**Work to be completed**
Reproduce each line of the listing exactly.
━━━━━━━━━━━━━━━━━━━━━━━━━━━━━━
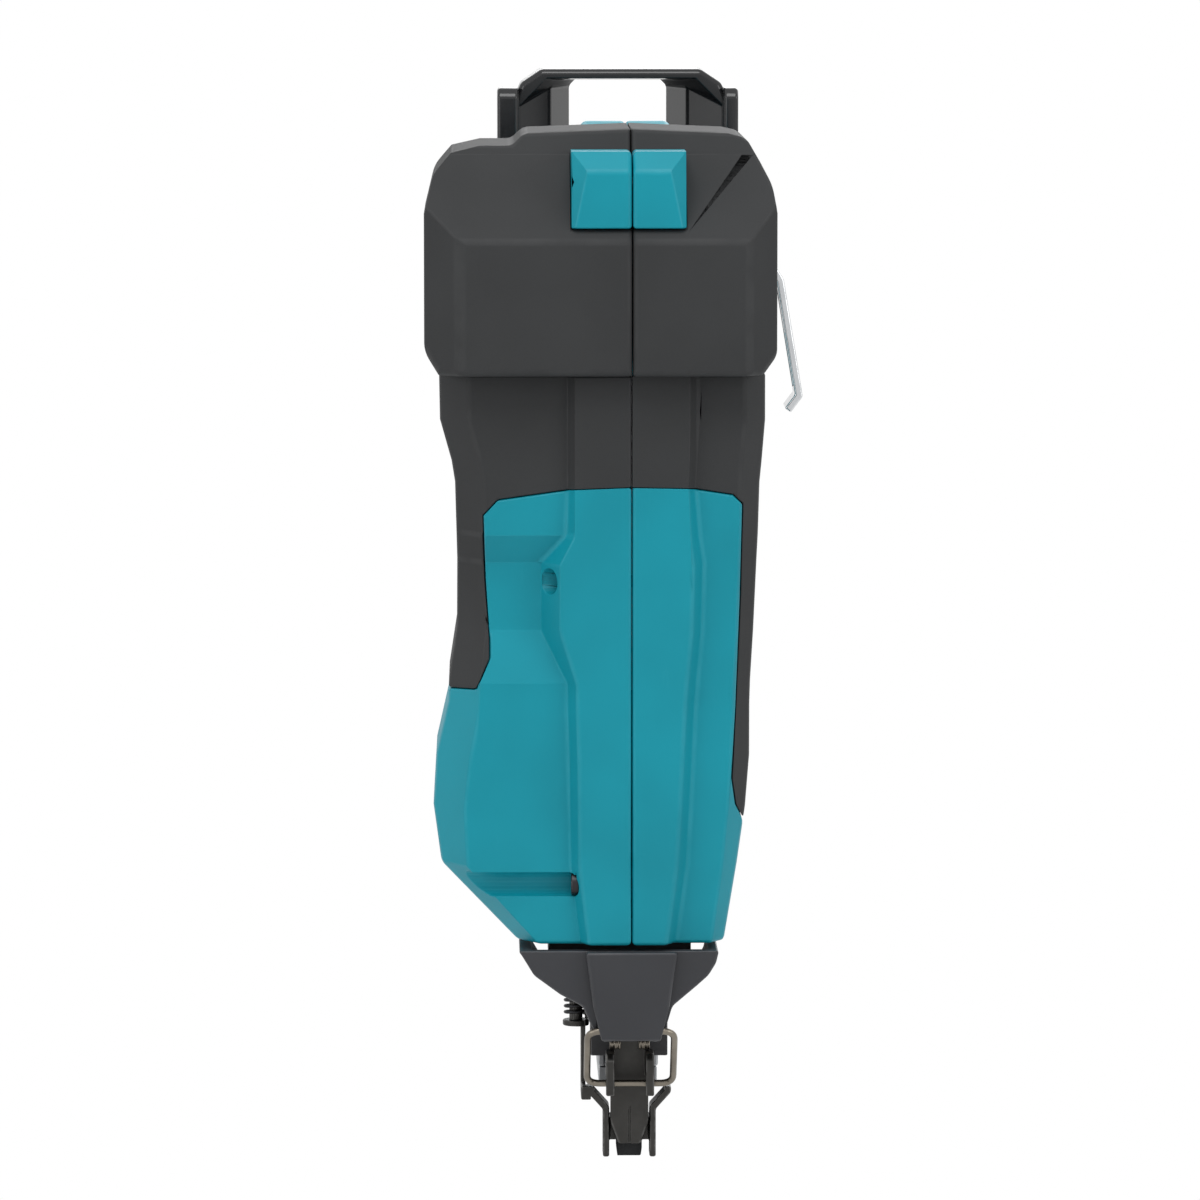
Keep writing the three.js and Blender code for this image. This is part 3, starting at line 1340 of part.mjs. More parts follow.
// Control button and work lamp on the front of the foot
for (const [name, { radius, front, back, place }, finish] of [
  ['power_button', powerButton, buttonGrey],
  ['work_lamp', workLamp, clearLens],
]) {
  add(name, rod('y', radius, [front, back], place, 20), finish);
}

// Battery: a case that slides up the rails, its cells and its release button
const caseWall = 2.6;
const caseFront = footBack + rail.plate + fit;
const caseEdge = 6;
const release = { half: 10, low: batteryTop - 29, high: batteryTop - 17, depth: 5, proud: 1.4 };
function makeBatteryCase() {
  const outline = (by) => symmetric([
    [batteryHalf - caseEdge - by, batteryBottom + by],
    [batteryHalf - by, batteryBottom + caseEdge + by],
    [batteryHalf - by, batteryTop - caseEdge - by],
    [batteryHalf - caseEdge - by, batteryTop - by],
  ]);
  const body = loft('y', [
    { at: caseFront, points: outline(0) },
    { at: batteryBack - caseEdge, points: outline(0) },
    { at: batteryBack, points: outline(caseEdge / 2) },
  ]);
  const inside = block(
    [caseWall - batteryHalf, batteryHalf - caseWall],
    [footBack + rail.depth + 2 * fit + caseWall, batteryBack - caseEdge],
    [batteryBottom + caseEdge, batteryTop - caseEdge],
  );
  const channelHalf = (rail.inner + terminal.half) / 2;
  const channelHeight = [terminal.low - fit, batteryTop + overrun];
  const channel = block([-channelHalf, channelHalf], [footBack - overrun, terminal.back + fit], channelHeight);
  const groove = prism('z', railPlan(2 * fit), [rail.low - fit, batteryTop + overrun]);
  const buttonHole = block(
    [-release.half - fit, release.half + fit],
    [batteryBack - caseEdge - overrun, batteryBack + overrun],
    [release.low - fit, release.high + fit],
  );
  const cuts = [inside, channel, groove, groove.mirror([1, 0, 0]), buttonHole];
  return cuts.reduce((made, cut) => made.subtract(cut), body);
}
const cell = { radius: 9.3, half: 32.5, rows: 5, columns: 2, plate: 1.2, overlap: 0.3 };
function makeCells() {
  const pitch = 2 * cell.radius - cell.overlap;
  const firstY = footBack + rail.depth + 3 * fit + caseWall + cell.radius;
  const firstZ = batteryBottom + caseEdge + fit + cell.radius;
  let made = null;
  for (let row = 0; row < cell.rows; row += 1) {
    for (let column = 0; column < cell.columns; column += 1) {
      const place = [firstY + column * pitch, firstZ + row * pitch];
      const next = rod('x', cell.radius, [-cell.half, cell.half], place, 12);
      made = made ? made.add(next) : next;
    }
  }
  return made;
}
add('battery_case', makeBatteryCase(), satinBlack);
add('battery_cells', makeCells(), teal);
add('battery_button', block(
  [-release.half, release.half],
  [batteryBack - release.depth, batteryBack + release.proud],
  [release.low, release.high],
), buttonGrey);

// The origin lies on the tip's contact face, behind the driver's way through it
const contactPoint = 4;
nailer.position.y = -contactPoint;

export default nailer;
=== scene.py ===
"""Cordless brad nailer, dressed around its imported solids, nose down on a pale floor."""
import json
import math

import bmesh
import bpy
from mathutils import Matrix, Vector
from mathutils.bvhtree import BVHTree
from mathutils.kdtree import KDTree


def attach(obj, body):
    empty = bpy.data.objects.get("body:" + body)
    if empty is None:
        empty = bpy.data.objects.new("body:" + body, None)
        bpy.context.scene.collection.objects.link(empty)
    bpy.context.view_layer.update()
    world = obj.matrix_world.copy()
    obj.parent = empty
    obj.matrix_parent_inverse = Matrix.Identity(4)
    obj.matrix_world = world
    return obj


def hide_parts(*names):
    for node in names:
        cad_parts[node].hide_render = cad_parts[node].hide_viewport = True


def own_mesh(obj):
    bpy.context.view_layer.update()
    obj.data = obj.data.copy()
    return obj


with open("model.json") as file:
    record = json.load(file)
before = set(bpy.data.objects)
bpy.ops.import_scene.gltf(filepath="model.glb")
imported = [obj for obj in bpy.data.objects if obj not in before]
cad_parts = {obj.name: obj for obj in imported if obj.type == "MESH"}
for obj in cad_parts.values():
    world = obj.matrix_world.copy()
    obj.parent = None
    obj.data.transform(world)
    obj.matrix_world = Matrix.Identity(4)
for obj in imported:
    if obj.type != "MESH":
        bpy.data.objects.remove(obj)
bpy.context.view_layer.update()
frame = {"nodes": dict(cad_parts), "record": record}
NODES = frame["nodes"]
MM = 0.001

# Camera: a long lens a little above the tool, looking back along it from the front,
# aimed at a point left of the driver line, as the photograph frames the tool.
CAMERA_PLACE = Vector((-44.0, -2032.7, 379.1)) * MM
CAMERA_AIM = Vector((-9.3, -44.0, 170.0)) * MM
camera_data = bpy.data.cameras.new("camera")
camera_data.lens = 207.45
camera_data.sensor_width = 36
camera_data.clip_start = 0.01
camera_data.clip_end = 50
camera = bpy.data.objects.new("camera", camera_data)
camera.location = CAMERA_PLACE
camera.rotation_mode = "QUATERNION"
camera.rotation_quaternion = (CAMERA_AIM - CAMERA_PLACE).to_track_quat("-Z", "Y")
bpy.context.scene.collection.objects.link(camera)
bpy.context.scene.camera = camera
bpy.context.scene.view_settings.view_transform = "Standard"


class Tone:
    """A number that varies over a surface: the operators add its Math nodes."""

    def __init__(self, finish, socket):
        self.finish = finish
        self.socket = socket

    def math(self, operation, *terms):
        return self.finish.node("ShaderNodeMath", {"operation": operation}, dict(enumerate(terms)))

    def __add__(self, other):
        return self.math("ADD", self, other)

    def __radd__(self, other):
        return self.math("ADD", other, self)

    def __sub__(self, other):
        return self.math("SUBTRACT", self, other)

    def __rsub__(self, other):
        return self.math("SUBTRACT", other, self)

    def __mul__(self, other):
        return self.math("MULTIPLY", self, other)

    def __rmul__(self, other):
        return self.math("MULTIPLY", other, self)

    def between(self, low, high):
        """0 below low and 1 above high, with a soft slope from one to the other."""
        settings = {"interpolation_type": "SMOOTHSTEP"}
        limits = {"Value": self, "From Min": low, "From Max": high}
        return self.finish.node("ShaderNodeMapRange", settings, limits)

    def shade(self, dark, light):
        """A colour from dark at 0 to light at 1."""
        places = {0: self, 6: dark, 7: light}
        return self.finish.node("ShaderNodeMix", {"data_type": "RGBA"}, places, 2)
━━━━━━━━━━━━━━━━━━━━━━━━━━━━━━
**Exercise output**
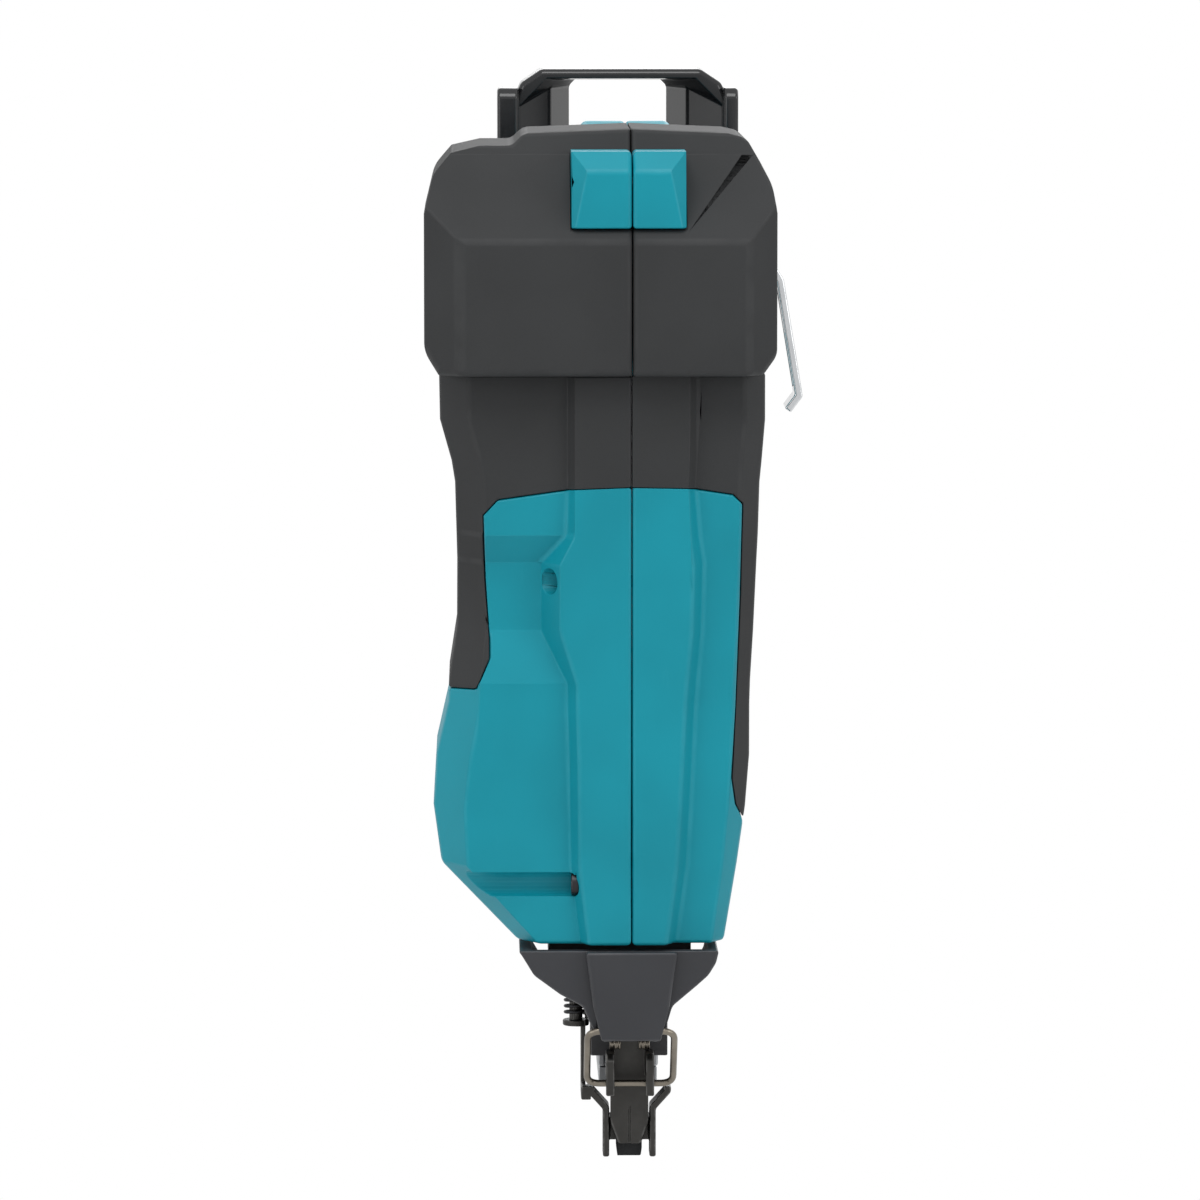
Keep writing the three.js and Blender code for this image. This is part 3, starting at line 1340 of part.mjs. More parts follow.
// Control button and work lamp on the front of the foot
for (const [name, { radius, front, back, place }, finish] of [
  ['power_button', powerButton, buttonGrey],
  ['work_lamp', workLamp, clearLens],
]) {
  add(name, rod('y', radius, [front, back], place, 20), finish);
}

// Battery: a case that slides up the rails, its cells and its release button
const caseWall = 2.6;
const caseFront = footBack + rail.plate + fit;
const caseEdge = 6;
const release = { half: 10, low: batteryTop - 29, high: batteryTop - 17, depth: 5, proud: 1.4 };
function makeBatteryCase() {
  const outline = (by) => symmetric([
    [batteryHalf - caseEdge - by, batteryBottom + by],
    [batteryHalf - by, batteryBottom + caseEdge + by],
    [batteryHalf - by, batteryTop - caseEdge - by],
    [batteryHalf - caseEdge - by, batteryTop - by],
  ]);
  const body = loft('y', [
    { at: caseFront, points: outline(0) },
    { at: batteryBack - caseEdge, points: outline(0) },
    { at: batteryBack, points: outline(caseEdge / 2) },
  ]);
  const inside = block(
    [caseWall - batteryHalf, batteryHalf - caseWall],
    [footBack + rail.depth + 2 * fit + caseWall, batteryBack - caseEdge],
    [batteryBottom + caseEdge, batteryTop - caseEdge],
  );
  const channelHalf = (rail.inner + terminal.half) / 2;
  const channelHeight = [terminal.low - fit, batteryTop + overrun];
  const channel = block([-channelHalf, channelHalf], [footBack - overrun, terminal.back + fit], channelHeight);
  const groove = prism('z', railPlan(2 * fit), [rail.low - fit, batteryTop + overrun]);
  const buttonHole = block(
    [-release.half - fit, release.half + fit],
    [batteryBack - caseEdge - overrun, batteryBack + overrun],
    [release.low - fit, release.high + fit],
  );
  const cuts = [inside, channel, groove, groove.mirror([1, 0, 0]), buttonHole];
  return cuts.reduce((made, cut) => made.subtract(cut), body);
}
const cell = { radius: 9.3, half: 32.5, rows: 5, columns: 2, plate: 1.2, overlap: 0.3 };
function makeCells() {
  const pitch = 2 * cell.radius - cell.overlap;
  const firstY = footBack + rail.depth + 3 * fit + caseWall + cell.radius;
  const firstZ = batteryBottom + caseEdge + fit + cell.radius;
  let made = null;
  for (let row = 0; row < cell.rows; row += 1) {
    for (let column = 0; column < cell.columns; column += 1) {
      const place = [firstY + column * pitch, firstZ + row * pitch];
      const next = rod('x', cell.radius, [-cell.half, cell.half], place, 12);
      made = made ? made.add(next) : next;
    }
  }
  return made;
}
add('battery_case', makeBatteryCase(), satinBlack);
add('battery_cells', makeCells(), teal);
add('battery_button', block(
  [-release.half, release.half],
  [batteryBack - release.depth, batteryBack + release.proud],
  [release.low, release.high],
), buttonGrey);

// The origin lies on the tip's contact face, behind the driver's way through it
const contactPoint = 4;
nailer.position.y = -contactPoint;

export default nailer;
=== scene.py ===
"""Cordless brad nailer, dressed around its imported solids, nose down on a pale floor."""
import json
import math

import bmesh
import bpy
from mathutils import Matrix, Vector
from mathutils.bvhtree import BVHTree
from mathutils.kdtree import KDTree


def attach(obj, body):
    empty = bpy.data.objects.get("body:" + body)
    if empty is None:
        empty = bpy.data.objects.new("body:" + body, None)
        bpy.context.scene.collection.objects.link(empty)
    bpy.context.view_layer.update()
    world = obj.matrix_world.copy()
    obj.parent = empty
    obj.matrix_parent_inverse = Matrix.Identity(4)
    obj.matrix_world = world
    return obj


def hide_parts(*names):
    for node in names:
        cad_parts[node].hide_render = cad_parts[node].hide_viewport = True


def own_mesh(obj):
    bpy.context.view_layer.update()
    obj.data = obj.data.copy()
    return obj


with open("model.json") as file:
    record = json.load(file)
before = set(bpy.data.objects)
bpy.ops.import_scene.gltf(filepath="model.glb")
imported = [obj for obj in bpy.data.objects if obj not in before]
cad_parts = {obj.name: obj for obj in imported if obj.type == "MESH"}
for obj in cad_parts.values():
    world = obj.matrix_world.copy()
    obj.parent = None
    obj.data.transform(world)
    obj.matrix_world = Matrix.Identity(4)
for obj in imported:
    if obj.type != "MESH":
        bpy.data.objects.remove(obj)
bpy.context.view_layer.update()
frame = {"nodes": dict(cad_parts), "record": record}
NODES = frame["nodes"]
MM = 0.001

# Camera: a long lens a little above the tool, looking back along it from the front,
# aimed at a point left of the driver line, as the photograph frames the tool.
CAMERA_PLACE = Vector((-44.0, -2032.7, 379.1)) * MM
CAMERA_AIM = Vector((-9.3, -44.0, 170.0)) * MM
camera_data = bpy.data.cameras.new("camera")
camera_data.lens = 207.45
camera_data.sensor_width = 36
camera_data.clip_start = 0.01
camera_data.clip_end = 50
camera = bpy.data.objects.new("camera", camera_data)
camera.location = CAMERA_PLACE
camera.rotation_mode = "QUATERNION"
camera.rotation_quaternion = (CAMERA_AIM - CAMERA_PLACE).to_track_quat("-Z", "Y")
bpy.context.scene.collection.objects.link(camera)
bpy.context.scene.camera = camera
bpy.context.scene.view_settings.view_transform = "Standard"


class Tone:
    """A number that varies over a surface: the operators add its Math nodes."""

    def __init__(self, finish, socket):
        self.finish = finish
        self.socket = socket

    def math(self, operation, *terms):
        return self.finish.node("ShaderNodeMath", {"operation": operation}, dict(enumerate(terms)))

    def __add__(self, other):
        return self.math("ADD", self, other)

    def __radd__(self, other):
        return self.math("ADD", other, self)

    def __sub__(self, other):
        return self.math("SUBTRACT", self, other)

    def __rsub__(self, other):
        return self.math("SUBTRACT", other, self)

    def __mul__(self, other):
        return self.math("MULTIPLY", self, other)

    def __rmul__(self, other):
        return self.math("MULTIPLY", other, self)

    def between(self, low, high):
        """0 below low and 1 above high, with a soft slope from one to the other."""
        settings = {"interpolation_type": "SMOOTHSTEP"}
        limits = {"Value": self, "From Min": low, "From Max": high}
        return self.finish.node("ShaderNodeMapRange", settings, limits)

    def shade(self, dark, light):
        """A colour from dark at 0 to light at 1."""
        places = {0: self, 6: dark, 7: light}
        return self.finish.node("ShaderNodeMix", {"data_type": "RGBA"}, places, 2)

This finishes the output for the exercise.